The rare earth price bubble all but destroyed the rare earth industry, such that when China finally eased export restrictions prices went into a free-fall from which they are yet to recover. As rare earth prices fell, so too did zircon/titanium prices. To a large extent this was by association, but the price peak also represented the point at which China was just going to buy more product. Along the way, China had been stockpiling, as it is wont to do, so when prices became too ridiculous, consumers started drawing down inventory.

They've been doing so ever since.

Hence began the age old game among analysts oft called “catching the falling knife” in which a price floor is estimated. To date, analysts have been proven overly ambitious. In what has seemed like a heartbeat, Iluka has gone from desperately ramping up mineral sands expansion projects to limiting production in the hope of arresting price falls. To top things off, Iluka is one resource producer very sensitive to the currency, and the strong Aussie is certainly not helping.

Last week UBS decided destocking was still underway right across the zircon and titanium production chains, notwithstanding weak end-consumer demand, such that prices are expected to remain under pressure at least in the near term. UBS doesn't which to commit, but suggests prices will likely recover sometime between the second quarter of 2013 and 2014 in general.

As far as Deutsche Bank is concerned, price weakness will continue for at least six months. The earlier price spike affected some long-term demand destruction, the analysts suggest, and despite destocking, inventories remain elevated.

Iluka is showing flexibility, Deutsche notes, in cutting operating costs and capex, but the analysts believe the company will suffer negative free cash flow over the next twelve months. Shareholders can rest a little easy that Iluka can always draw on its debt facility to enure consistent dividend payments as the company waits for the tide to turn back again, but in the meantime Deutsche has cut its FY13 earnings forecast by 80%.

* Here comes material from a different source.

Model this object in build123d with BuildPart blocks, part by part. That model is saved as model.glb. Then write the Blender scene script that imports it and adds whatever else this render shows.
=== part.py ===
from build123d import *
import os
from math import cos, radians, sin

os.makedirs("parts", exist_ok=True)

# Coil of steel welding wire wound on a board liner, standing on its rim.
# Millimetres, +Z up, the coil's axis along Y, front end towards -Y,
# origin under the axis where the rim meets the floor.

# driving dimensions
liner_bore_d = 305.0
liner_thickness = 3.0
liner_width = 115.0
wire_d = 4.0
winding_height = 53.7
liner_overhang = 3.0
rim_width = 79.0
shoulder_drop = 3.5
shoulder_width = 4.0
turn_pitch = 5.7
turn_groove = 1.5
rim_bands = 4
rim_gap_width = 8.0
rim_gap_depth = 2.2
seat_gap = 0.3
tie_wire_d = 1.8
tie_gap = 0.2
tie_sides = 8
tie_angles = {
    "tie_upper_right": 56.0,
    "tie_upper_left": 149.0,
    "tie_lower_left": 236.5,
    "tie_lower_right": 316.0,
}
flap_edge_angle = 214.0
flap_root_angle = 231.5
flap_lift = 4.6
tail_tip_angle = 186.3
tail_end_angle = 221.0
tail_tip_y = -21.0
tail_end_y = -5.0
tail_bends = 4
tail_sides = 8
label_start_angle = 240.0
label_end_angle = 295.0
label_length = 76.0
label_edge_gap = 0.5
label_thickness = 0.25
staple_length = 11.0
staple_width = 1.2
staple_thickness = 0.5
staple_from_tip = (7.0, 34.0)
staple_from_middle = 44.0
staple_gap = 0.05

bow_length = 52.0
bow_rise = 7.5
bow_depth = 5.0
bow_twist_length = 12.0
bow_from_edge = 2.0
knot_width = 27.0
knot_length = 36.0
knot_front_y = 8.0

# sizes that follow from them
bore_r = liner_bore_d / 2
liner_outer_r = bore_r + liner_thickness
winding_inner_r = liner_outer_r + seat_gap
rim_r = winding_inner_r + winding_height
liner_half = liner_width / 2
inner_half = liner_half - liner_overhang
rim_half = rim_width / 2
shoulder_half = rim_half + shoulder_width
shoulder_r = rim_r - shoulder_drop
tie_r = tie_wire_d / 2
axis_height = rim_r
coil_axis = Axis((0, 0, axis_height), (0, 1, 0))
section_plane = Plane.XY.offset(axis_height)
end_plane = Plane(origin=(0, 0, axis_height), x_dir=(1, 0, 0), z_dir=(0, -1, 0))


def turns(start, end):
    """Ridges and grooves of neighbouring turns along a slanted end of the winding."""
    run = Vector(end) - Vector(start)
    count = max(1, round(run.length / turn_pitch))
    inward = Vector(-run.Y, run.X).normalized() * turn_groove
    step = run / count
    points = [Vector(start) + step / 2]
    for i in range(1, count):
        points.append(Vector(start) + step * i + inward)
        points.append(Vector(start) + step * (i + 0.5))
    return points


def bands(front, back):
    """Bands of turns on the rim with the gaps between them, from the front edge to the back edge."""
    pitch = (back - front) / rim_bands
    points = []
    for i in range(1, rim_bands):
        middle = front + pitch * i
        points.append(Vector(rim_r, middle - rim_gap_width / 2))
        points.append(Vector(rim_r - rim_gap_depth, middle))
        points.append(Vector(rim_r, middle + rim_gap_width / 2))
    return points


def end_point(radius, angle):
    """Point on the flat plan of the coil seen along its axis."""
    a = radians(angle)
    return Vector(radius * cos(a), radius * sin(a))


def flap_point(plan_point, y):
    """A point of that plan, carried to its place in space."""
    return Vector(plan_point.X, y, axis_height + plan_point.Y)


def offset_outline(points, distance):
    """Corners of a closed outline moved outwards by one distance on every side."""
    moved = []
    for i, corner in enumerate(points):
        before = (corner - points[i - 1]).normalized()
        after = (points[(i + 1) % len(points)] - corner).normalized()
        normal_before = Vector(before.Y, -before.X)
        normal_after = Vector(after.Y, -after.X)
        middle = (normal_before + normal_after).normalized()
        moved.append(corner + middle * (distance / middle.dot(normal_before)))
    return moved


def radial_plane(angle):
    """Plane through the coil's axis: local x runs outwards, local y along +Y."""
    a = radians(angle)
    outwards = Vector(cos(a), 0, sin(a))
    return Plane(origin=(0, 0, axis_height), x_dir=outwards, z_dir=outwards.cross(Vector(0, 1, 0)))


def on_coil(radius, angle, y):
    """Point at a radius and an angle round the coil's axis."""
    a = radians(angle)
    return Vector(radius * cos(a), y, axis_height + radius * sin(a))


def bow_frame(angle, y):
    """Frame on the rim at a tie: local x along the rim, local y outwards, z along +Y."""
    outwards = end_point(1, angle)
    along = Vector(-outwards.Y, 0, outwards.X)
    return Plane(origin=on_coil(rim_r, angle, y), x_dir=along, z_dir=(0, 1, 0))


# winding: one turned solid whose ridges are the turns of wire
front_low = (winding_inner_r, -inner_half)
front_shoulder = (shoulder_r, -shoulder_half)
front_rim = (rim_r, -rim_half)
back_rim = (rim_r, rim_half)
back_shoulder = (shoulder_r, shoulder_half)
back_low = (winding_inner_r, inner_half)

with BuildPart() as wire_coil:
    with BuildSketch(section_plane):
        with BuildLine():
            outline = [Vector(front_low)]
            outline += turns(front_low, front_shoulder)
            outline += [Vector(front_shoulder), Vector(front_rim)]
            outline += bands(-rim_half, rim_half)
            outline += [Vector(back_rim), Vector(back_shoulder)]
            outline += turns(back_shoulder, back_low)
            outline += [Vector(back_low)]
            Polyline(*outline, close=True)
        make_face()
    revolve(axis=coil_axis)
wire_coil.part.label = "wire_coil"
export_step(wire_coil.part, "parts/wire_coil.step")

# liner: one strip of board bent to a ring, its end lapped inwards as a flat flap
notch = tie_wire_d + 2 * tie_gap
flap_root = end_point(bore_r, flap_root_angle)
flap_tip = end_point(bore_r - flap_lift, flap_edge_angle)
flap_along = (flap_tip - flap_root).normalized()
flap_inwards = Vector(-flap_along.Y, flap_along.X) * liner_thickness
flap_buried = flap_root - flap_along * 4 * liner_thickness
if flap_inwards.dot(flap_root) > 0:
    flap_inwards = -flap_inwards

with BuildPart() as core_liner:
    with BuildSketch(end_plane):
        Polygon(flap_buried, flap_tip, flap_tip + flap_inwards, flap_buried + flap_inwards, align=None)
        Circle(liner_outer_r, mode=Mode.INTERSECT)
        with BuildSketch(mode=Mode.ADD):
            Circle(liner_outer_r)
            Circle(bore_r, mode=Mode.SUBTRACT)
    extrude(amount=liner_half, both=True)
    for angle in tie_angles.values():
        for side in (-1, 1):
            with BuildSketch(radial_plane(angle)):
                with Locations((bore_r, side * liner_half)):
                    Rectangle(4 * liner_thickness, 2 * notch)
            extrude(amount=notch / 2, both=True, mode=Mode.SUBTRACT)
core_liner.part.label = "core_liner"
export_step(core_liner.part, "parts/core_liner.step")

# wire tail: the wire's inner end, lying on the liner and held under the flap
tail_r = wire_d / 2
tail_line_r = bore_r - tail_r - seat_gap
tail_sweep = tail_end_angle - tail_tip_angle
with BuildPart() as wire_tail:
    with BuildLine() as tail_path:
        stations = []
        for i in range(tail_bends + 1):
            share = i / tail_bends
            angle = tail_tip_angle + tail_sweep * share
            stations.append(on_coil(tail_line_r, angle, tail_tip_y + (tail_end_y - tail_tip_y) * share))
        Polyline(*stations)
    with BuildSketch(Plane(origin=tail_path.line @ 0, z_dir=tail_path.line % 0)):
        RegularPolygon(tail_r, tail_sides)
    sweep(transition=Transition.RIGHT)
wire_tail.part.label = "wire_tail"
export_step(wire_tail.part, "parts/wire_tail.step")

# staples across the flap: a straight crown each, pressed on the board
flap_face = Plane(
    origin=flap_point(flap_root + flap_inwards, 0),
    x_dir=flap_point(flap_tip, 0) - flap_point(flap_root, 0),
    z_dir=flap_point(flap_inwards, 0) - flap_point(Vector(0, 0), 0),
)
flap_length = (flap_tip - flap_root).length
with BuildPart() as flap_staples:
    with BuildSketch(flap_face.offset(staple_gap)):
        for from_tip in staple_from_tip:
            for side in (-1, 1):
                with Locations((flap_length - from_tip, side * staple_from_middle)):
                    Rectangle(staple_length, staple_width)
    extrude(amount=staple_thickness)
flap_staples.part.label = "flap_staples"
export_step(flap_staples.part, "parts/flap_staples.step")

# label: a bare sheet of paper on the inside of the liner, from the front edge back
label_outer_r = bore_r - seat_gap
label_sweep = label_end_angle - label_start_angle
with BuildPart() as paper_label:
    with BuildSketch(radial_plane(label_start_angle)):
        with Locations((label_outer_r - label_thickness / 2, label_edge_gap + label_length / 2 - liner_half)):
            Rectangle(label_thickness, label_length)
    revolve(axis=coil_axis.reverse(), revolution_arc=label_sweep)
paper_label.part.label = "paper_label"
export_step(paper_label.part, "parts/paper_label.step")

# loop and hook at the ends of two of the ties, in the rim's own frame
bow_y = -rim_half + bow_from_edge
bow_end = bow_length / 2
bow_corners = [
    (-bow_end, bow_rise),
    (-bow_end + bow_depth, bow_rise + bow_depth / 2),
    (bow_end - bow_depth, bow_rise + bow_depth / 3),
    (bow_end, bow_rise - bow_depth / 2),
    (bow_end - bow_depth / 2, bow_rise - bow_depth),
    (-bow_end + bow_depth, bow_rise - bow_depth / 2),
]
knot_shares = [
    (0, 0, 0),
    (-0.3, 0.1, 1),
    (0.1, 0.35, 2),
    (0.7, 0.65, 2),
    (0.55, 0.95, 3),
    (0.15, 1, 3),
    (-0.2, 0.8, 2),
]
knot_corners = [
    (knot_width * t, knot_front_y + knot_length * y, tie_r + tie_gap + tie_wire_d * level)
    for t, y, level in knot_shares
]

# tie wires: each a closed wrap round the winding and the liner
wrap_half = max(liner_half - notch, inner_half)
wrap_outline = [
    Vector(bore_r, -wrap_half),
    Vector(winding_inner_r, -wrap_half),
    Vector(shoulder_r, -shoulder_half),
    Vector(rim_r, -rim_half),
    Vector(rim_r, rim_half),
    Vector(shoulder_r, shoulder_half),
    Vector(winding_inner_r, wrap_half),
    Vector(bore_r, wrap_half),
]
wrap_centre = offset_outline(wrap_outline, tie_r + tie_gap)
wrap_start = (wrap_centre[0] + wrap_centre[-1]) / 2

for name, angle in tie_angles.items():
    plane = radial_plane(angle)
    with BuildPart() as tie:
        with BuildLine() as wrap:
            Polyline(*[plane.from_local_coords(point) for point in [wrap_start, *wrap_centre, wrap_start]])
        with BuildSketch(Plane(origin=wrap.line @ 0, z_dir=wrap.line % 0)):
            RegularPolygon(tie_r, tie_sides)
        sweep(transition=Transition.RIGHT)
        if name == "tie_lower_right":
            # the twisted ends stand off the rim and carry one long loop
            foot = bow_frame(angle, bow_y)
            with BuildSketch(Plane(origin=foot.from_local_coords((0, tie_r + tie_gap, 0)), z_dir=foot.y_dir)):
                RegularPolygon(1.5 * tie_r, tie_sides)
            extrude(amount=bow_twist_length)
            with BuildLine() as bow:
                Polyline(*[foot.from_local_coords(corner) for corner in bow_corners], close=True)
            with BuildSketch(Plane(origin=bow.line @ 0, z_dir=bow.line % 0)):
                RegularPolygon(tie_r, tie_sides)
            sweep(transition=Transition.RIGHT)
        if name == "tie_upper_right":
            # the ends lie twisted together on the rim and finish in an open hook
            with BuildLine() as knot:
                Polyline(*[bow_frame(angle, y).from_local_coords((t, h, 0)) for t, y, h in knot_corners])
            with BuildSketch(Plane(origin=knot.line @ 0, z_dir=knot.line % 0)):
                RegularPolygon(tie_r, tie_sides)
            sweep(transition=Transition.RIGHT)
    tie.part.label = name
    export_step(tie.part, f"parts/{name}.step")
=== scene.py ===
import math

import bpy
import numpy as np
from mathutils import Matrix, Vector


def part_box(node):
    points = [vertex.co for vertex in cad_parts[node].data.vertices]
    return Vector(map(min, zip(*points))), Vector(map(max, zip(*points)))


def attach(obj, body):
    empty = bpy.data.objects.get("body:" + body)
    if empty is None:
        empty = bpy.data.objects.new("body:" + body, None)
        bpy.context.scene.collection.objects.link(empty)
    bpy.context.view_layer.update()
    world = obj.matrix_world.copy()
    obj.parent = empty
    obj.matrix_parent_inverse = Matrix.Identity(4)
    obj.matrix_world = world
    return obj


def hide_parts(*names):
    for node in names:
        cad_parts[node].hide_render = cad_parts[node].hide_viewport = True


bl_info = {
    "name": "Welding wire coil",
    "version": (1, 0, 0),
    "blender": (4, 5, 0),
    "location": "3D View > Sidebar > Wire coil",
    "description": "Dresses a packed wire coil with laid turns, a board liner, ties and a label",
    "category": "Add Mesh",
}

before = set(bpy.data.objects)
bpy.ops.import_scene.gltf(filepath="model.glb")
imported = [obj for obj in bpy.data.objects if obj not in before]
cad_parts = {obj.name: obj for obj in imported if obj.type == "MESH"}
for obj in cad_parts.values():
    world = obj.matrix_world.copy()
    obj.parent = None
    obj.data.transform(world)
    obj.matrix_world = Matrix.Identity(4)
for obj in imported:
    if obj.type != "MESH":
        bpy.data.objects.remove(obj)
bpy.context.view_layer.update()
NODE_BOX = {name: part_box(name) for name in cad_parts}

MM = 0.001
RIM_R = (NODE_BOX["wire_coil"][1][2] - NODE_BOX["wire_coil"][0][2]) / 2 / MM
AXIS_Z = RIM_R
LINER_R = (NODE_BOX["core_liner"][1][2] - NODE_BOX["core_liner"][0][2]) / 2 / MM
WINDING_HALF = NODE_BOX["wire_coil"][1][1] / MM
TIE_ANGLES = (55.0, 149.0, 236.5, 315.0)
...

This leads to a target price cut to $7.55 from $10.00, and prompts a downgrade to Sell from Hold.

Deutsche now joins Macquarie on a Sell or equivalent rating, following the latter's downgrade last month. CIMB has been sitting on a Hold rating since July, but all other FNArena database brokers, who have each updated their views over October and up to the end of November, retain Buy ratings.

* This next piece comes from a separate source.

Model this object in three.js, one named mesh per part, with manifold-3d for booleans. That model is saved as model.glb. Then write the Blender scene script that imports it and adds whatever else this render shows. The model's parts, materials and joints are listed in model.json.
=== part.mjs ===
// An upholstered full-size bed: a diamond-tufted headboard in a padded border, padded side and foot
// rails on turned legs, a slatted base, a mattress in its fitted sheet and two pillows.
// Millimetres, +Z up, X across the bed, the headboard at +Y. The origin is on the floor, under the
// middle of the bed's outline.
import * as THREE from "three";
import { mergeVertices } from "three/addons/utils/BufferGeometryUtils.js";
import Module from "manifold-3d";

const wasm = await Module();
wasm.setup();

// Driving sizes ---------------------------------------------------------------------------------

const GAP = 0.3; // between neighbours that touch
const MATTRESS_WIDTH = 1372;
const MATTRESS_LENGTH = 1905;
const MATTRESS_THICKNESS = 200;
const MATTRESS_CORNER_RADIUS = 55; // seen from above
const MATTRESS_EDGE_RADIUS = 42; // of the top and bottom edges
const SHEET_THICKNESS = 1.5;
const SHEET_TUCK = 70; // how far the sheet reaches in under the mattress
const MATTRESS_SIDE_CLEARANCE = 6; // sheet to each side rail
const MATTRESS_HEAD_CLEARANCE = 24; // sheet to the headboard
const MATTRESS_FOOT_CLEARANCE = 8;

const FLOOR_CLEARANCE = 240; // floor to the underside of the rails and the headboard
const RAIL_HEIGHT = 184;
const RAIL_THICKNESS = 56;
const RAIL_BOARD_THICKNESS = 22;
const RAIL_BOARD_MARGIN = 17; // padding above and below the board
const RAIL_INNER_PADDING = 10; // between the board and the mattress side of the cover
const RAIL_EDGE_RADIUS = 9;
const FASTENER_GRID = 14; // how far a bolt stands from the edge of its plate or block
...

What we're left with is a pretty wild spread of target prices. Consensus is $11.02, which is 35% above the current trading price, but consensus means little when targets range from Macquarie at $6.50 to Citi at $16.80.

Deutsche is expecting the market to de-rate Iluka over the coming months, and it way well follow that other brokers will start downgrading their ratings and targets as well. Zircon and titanium prices have already dropped through what maost had previously considered to be floor price levels, and as both Deutsche and UBS note, there is no immediate end in sight to p[rice weakness.

Interestingly, UBS maintains a Buy rating on Iluka, with a target of $11.00 reassessed in October. Are the commodities analysts and stock analysts not on speaking terms, or is UBS just holding out for the longer term bounce? Target prices are, after all, supposed to reflect a 12-month view.